In an area of deregulation and opening up of monopoly industries to competition, liberalisation of energy services will become more important. There is certainly a vast potential for future commitments. The European Community, which has adopted (or agreed) directives opening the electricity and gas markets to competition, is determined to take up this challenge. This will require work on understanding better the energy services sector, which services activities are tradeable, and in which sectors do European operators have an export interest.

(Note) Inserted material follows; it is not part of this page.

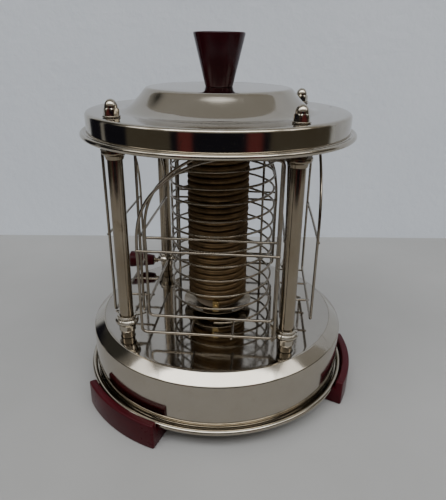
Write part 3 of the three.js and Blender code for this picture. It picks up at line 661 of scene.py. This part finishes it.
# ------------------------------------------------------------------ rear appliance inlet
inl = Matrix.Translation((AX, AY, INLET.z))
sh = [(10.9, 101.2), (12.0, 101.2), (12.0, 114.2), (13.6, 114.2, 0.3), (13.6, 115.2, 0.4), (12.1, 115.6, 0.3), (12.1, 125.4, 0.3), (11.9, 126.0, 0.3), (11.2, 126.0, 0.3), (11.2, 108.2), (10.9, 108.2)]
new_piece("inlet_shroud_skin", lathe(fillet(sh, True, 3), 72, closed=True, axis="Y"), M_POST, "root", "inlet_shroud", sharp=45, place=inl)
ob = new_piece("inlet_insulator_skin", lathe(fillet([(0, 101.4), (10.3, 101.4, 0.2), (10.3, 107.8, 0.5), (9.2, 107.8), (8.8, 107.3), (0, 107.3)], False, 3), 64, axis="Y"), M_BLACK, "root", "inlet_insulator", sharp=45, place=inl)
for n in ("inlet_pin_left", "inlet_pin_right"):
    c = mid(n)
    prof = [(0, 100.2), (2.2, 100.2), (2.2, 121.0), (2.0, 122.0), (1.5, 122.7), (0.8, 122.95), (0, 123.0)]
    new_piece(n + "_skin", lathe(prof, 32, axis="Y"), M_BRASS, "root", n, sharp=50, place=Matrix.Translation((c.x, AY, c.z)))

# ------------------------------------------------------------------ carried-over nodes get finished materials
slots = {sp["node"]: sp["material_slot"] for sp in frame["record"]["subparts"]}
for name, ob in frame["nodes"].items():
    m = MATS[slots[name]]
    if ob.data.materials:
        for i in range(len(ob.data.materials)):
            ob.data.materials[i] = m
    else:
        ob.data.materials.append(m)

# ------------------------------------------------------------------ floor and light
ROOM = Matrix.Translation((AX, AY, 0)) @ Matrix.Rotation(TURN, 4, "Z")
def stage_plane(name, corners, material):
    me = bpy.data.meshes.new(name)
    me.from_pydata([tuple(ROOM @ Vector(c)) for c in corners], [], [(0, 1, 2, 3)])
    me.materials.append(material)
    o = bpy.data.objects.new(name, me)
    scene.collection.objects.link(o)
    return o
def plain(name, a, b, bump):
    fm, nt, bsdf = nodes_of(name)
    tc = add(nt, "ShaderNodeTexCoord").outputs["Object"]
    nt.links.new(mix(nt, remap(nt, noise_node(nt, tc, 3.5, 4, 0.6), 0.3, 0.7, 0.0, 1.0), a, b), bsdf.inputs["Base Color"])
    bsdf.inputs["Roughness"].default_value = 0.9
    bsdf.inputs["Specular IOR Level"].default_value = 0.2
    bumps(nt, bsdf, [(noise_node(nt, tc, 70, 4, 0.6), bump, 0.004)])
    return fm
stage_plane("floor", [(-0.8, -0.72, 0), (0.95, -0.72, 0), (1.2, 0.34, 0), (-0.8, 0.34, 0)], plain("floor_cloth", (0.375, 0.37, 0.36), (0.43, 0.425, 0.415), 0.04))
stage_plane("wall", [(-0.43, 0.34, -0.02), (1.2, 0.34, -0.02), (1.2, 0.34, 1.1), (-0.43, 0.34, 1.1)], plain("wall_plain", (0.72, 0.76, 0.82), (0.78, 0.82, 0.88), 0.3))

world = bpy.data.worlds.new("studio")
scene.world = world
world.use_nodes = True
wt = world.node_tree
wt.nodes.clear()
wo = wt.nodes.new("ShaderNodeOutputWorld")
bg = wt.nodes.new("ShaderNodeBackground")
wt.links.new(bg.outputs[0], wo.inputs[0])
wc = add(wt, "ShaderNodeTexCoord").outputs["Generated"]
def toward(v):
    d = add(wt, "ShaderNodeVectorMath", operation="DOT_PRODUCT")
    wt.links.new(wc, d.inputs[0])
    d.inputs[1].default_value = Matrix.Rotation(TURN, 3, "Z") @ Vector(v)
    return d.outputs["Value"]
azim = math_node(wt, "ARCTAN2", toward((1, 0, 0)), toward((0, -1, 0)))
turn_of = remap(wt, azim, -math.pi, math.pi, 0.0, 1.0)
height = toward((0, 0, 1))
def ramp(src, stops):
    r = add(wt, "ShaderNodeValToRGB")
    r.color_ramp.elements[0].position = stops[0][0]
    r.color_ramp.elements[0].color = (*stops[0][1], 1)
    r.color_ramp.elements[1].position = stops[-1][0]
    r.color_ramp.elements[1].color = (*stops[-1][1], 1)
    for pos, c in stops[1:-1]:
        e = r.color_ramp.elements.new(pos)
        e.color = (*c, 1)
    wt.links.new(src, r.inputs[0])
    return r.outputs[0]
PALE, INK, OLIVE, RUST = (0.50, 0.53, 0.56), (0.012, 0.012, 0.017), (0.080, 0.072, 0.055), (0.13, 0.034, 0.034)
low = ramp(turn_of, [(0.0, PALE), (0.125, PALE), (0.135, INK), (0.188, INK), (0.192, (0.25, 0.25, 0.24)), (0.202, (0.25, 0.25, 0.24)), (0.206, INK), (0.276, INK),
                     (0.284, OLIVE), (0.392, OLIVE), (0.394, INK), (0.409, INK), (0.413, RUST), (0.440, RUST), (0.444, INK), (0.561, INK), (0.565, RUST), (0.595, RUST),
                     (0.599, INK), (0.614, INK), (0.618, OLIVE), (0.784, OLIVE), (0.796, PALE), (1.0, PALE)])
MIST, SKY, EAVES = (0.30, 0.29, 0.27), (1.75, 1.8, 1.85), (0.36, 0.355, 0.34)
mid_ring = ramp(turn_of, [(0.0, EAVES), (0.12, EAVES), (0.16, (0.05, 0.05, 0.045)), (0.22, (0.05, 0.05, 0.045)), (0.25, MIST), (0.75, MIST), (0.82, EAVES), (1.0, EAVES)])
sky_ring = ramp(turn_of, [(0.0, EAVES), (0.245, EAVES), (0.262, SKY), (0.738, SKY), (0.755, EAVES), (1.0, EAVES)])
col = mix(wt, remap(wt, height, 0.22, 0.34, 0.0, 1.0), low, mid_ring)
col = mix(wt, remap(wt, height, 0.60, 0.72, 0.0, 1.0), col, sky_ring)
over = math_node(wt, "ADD", toward((0, 1, 0)), 0.26)
col = mix(wt, math_node(wt, "MULTIPLY", remap(wt, over, 0.0, 0.05, 0.0, 1.0), remap(wt, height, 0.6, 0.75, 0.0, 1.0)), col, EAVES)
wt.links.new(col, bg.inputs[0])
bg.inputs[1].default_value = 1.0

def area(name, loc, size, power, target=(0, 0, 0.12), color=(1, 1, 1)):
    d = bpy.data.lights.new(name, "AREA"); d.shape = "RECTANGLE"; d.size, d.size_y = size; d.energy = power; d.color = color
    o = bpy.data.objects.new(name, d); scene.collection.objects.link(o)
    o.location = ROOM @ Vector(loc)
    o.rotation_euler = (Vector(target) - o.location).to_track_quat("-Z", "Y").to_euler()
    return o
area("sky_panel", (0.0, -0.95, 1.6), (2.6, 0.7), 17, color=(0.97, 0.985, 1.0))
area("side_panel_left", (-1.5, -0.5, 1.3), (0.7, 0.7), 2.5, color=(0.97, 0.98, 1.0))
area("side_panel_right", (1.5, -0.5, 1.3), (0.7, 0.7), 2.5)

Market access to the energy services sectors in third countries could be achieved mainly through opening-up possibilities for the establishment and acquisition of companies by foreign energy groups, mainly in the areas of transmission and distribution of gas and electricity, including facilities supplying ancillary services. A number of European energy distribution companies (which often are integrated companies) are already expanding overseas.
Water distribution services
Another area which could deserve further attention in further negotiations is water distribution, which fall under the heading of distribution services. Further liberalisation of this sector would offer new business opportunities to European companies, as the expansion and acquisitions abroad by a number of European water companies show.